The Math That Surprises Most Homeowners
The moment a homeowner sees an interior designer's fee, the mental calculation begins: "Is this worth it? Could I just do this myself?" It's a fair question. Design services represent real money, and the value proposition isn't always obvious before the process starts.
Here's what I've seen consistently over 25 years: Clients who work with a professional designer on significant projects typically spend less on the total project, furniture, materials, renovation costs, mistakes, and everything else combined, than they would have spent attempting the same project without one. The fee is real. The savings are also real. And they tend to run in one direction: The fee costs less than the errors it prevents.
Let me show you the specific mechanisms.
Trade Pricing: The Most Direct Savings
Designers access trade pricing on furniture, fixtures, textiles, lighting, and accessories, pricing that is not available to the general public regardless of how much they spend. These discounts reflect the designer's purchasing volume and the ongoing vendor relationship built over years of consistent business.
At Park Avenue Design, Inc. I've built those vendor relationships over 25 years. The trade pricing and volume discounts available to us are significant. I won't quote specific percentages because the variation by vendor and product category is wide, but on a substantial furnishings package, the savings frequently offset a meaningful portion of the design fee.
Here's the practical math: On a $150,000 furnishings package across a whole-home project, trade pricing savings compared to retail can run tens of thousands of dollars.

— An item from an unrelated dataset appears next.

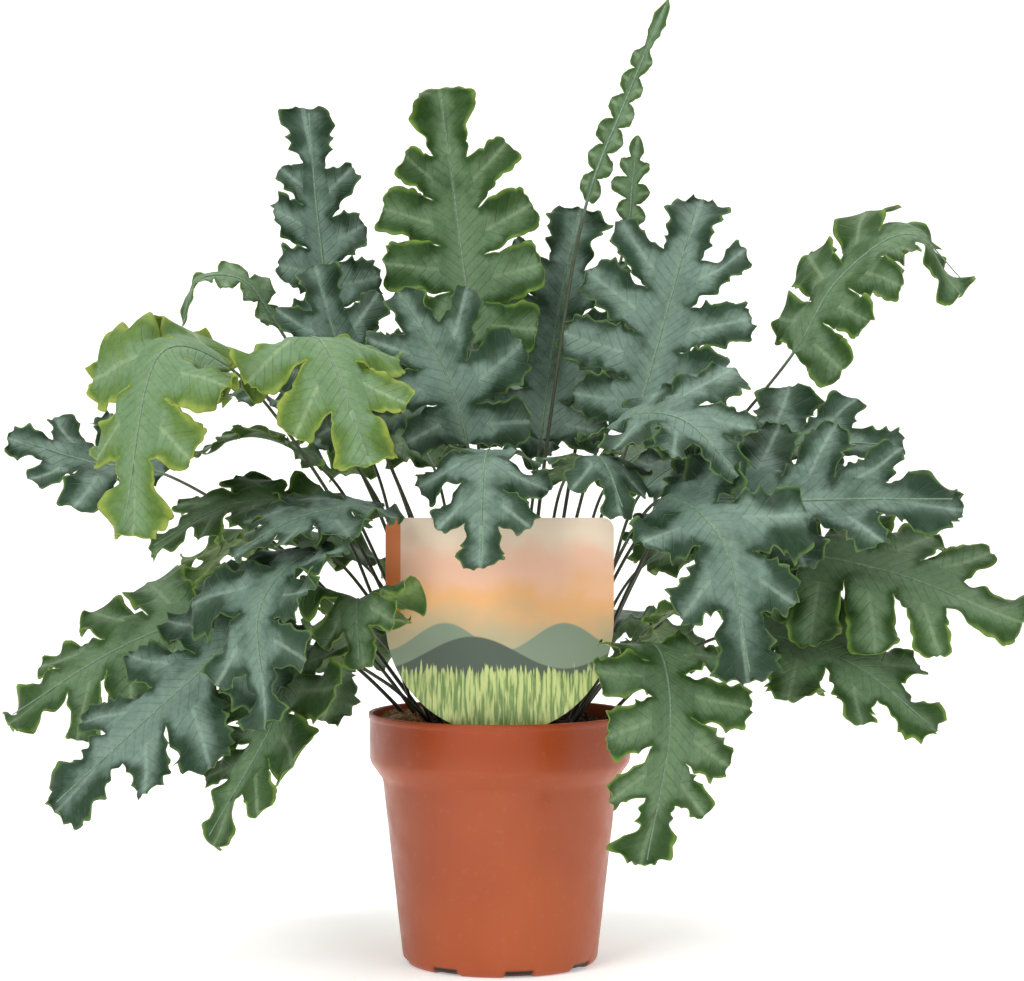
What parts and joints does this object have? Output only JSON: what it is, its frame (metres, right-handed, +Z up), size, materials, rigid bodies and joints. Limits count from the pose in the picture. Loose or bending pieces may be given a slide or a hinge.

If the design fee for that same project is, say, $25,000 to $40,000, which is a reasonable range for a project of that scope, the trade pricing advantage alone may partially or fully offset the fee. You end up paying for expertise and full project management and getting it essentially free.
The caveat: This calculation is most compelling on large furnishings projects. On a small project with minimal purchasing, the trade pricing savings are proportionally smaller and may not offset the fee. This is one reason smaller projects may be better structured as consulting engagements rather than full-service design.
The Cost of Mistakes You Don't Make
This is harder to quantify but arguably more significant. Design mistakes at every scale cost money, sometimes a little, sometimes catastrophically.
Wrong-Sized Furniture
A sofa that doesn't fit through the front door. A dining table that seats six in the showroom but swallows the room at home. A coffee table scaled for a room twice the size of yours. These are not rare. They happen constantly when people buy without professional guidance. The cost: Restocking fees, delivery charges, replacement purchases. On a single significant upholstered piece, the error can run $2,000 to $8,000.
Wrong-Material Specification
A tile selected from a small sample that looks dramatically different installed across 400 square feet. A countertop material that etches and stains in kitchen conditions. An outdoor fabric that fades in six months under Arizona sun. Flooring that expands and contracts with seasonal humidity changes in ways that cause gapping or buckling.
Material specification errors in renovation projects are expensive to correct. Reinstalling tile after a bad selection, demo, removal, new material, new labor can cost $8,000 to $20,000 or more for a significant space. A designer who knows material performance in your specific environment prevents these errors before they happen.
Layout Errors in Renovation
Moving a wall and putting it back because the new configuration didn't work. Relocating plumbing only to discover the new placement created a worse layout. Specifying a built-in that conflicts with a door swing that everyone missed on the drawings. Each of these "do-over" moments in a renovation runs $5,000 to $30,000 depending on the scope.
A designer who has done hundreds of projects has seen these failure modes. They don't prevent every error, no one does, but they dramatically reduce their frequency.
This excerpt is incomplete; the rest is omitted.